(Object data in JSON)
— Begin —
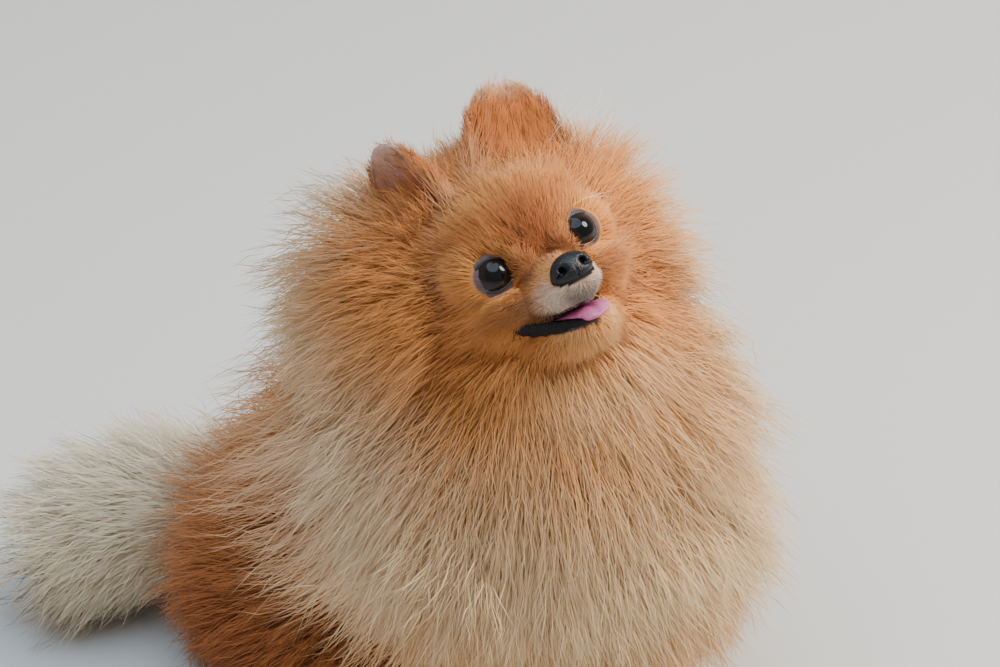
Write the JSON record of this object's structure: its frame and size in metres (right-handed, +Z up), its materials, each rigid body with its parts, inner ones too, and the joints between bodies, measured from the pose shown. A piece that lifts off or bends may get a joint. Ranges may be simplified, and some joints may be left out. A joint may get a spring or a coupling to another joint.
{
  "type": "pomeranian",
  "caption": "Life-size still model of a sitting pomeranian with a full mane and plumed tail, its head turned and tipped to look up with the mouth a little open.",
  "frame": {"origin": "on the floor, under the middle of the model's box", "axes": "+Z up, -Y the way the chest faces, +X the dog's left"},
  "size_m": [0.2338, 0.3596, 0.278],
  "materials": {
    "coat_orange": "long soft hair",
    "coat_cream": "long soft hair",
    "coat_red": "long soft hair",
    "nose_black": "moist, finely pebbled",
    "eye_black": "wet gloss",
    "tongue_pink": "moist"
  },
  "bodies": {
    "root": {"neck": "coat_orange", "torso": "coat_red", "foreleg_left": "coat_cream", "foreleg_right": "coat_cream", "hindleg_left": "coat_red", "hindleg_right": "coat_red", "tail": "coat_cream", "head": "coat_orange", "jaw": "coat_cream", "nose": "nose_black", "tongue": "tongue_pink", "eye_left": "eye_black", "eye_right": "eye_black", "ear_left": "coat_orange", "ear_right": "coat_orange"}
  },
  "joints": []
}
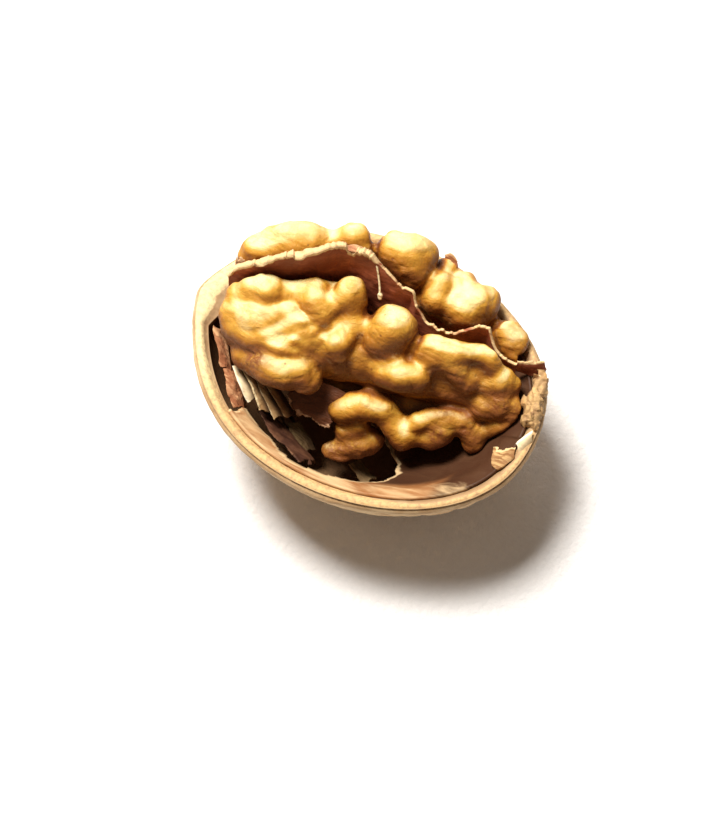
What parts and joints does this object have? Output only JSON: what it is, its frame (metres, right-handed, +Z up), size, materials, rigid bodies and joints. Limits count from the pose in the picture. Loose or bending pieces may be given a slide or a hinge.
— End —
Problem requirements => From the listing, copy every line where the string "with" appears.

Answer for this exercise =>
Write the JSON record of this object's structure: its frame and size in metres (right-handed, +Z up), its materials, each rigid body with its parts, inner ones too, and the joints between bodies, measured from the pose shown. A piece that lifts off or bends may get a joint. Ranges may be simplified, and some joints may be left out. A joint may get a spring or a coupling to another joint.
  "caption": "Life-size still model of a sitting pomeranian with a full mane and plumed tail, its head turned and tipped to look up with the mouth a little open.",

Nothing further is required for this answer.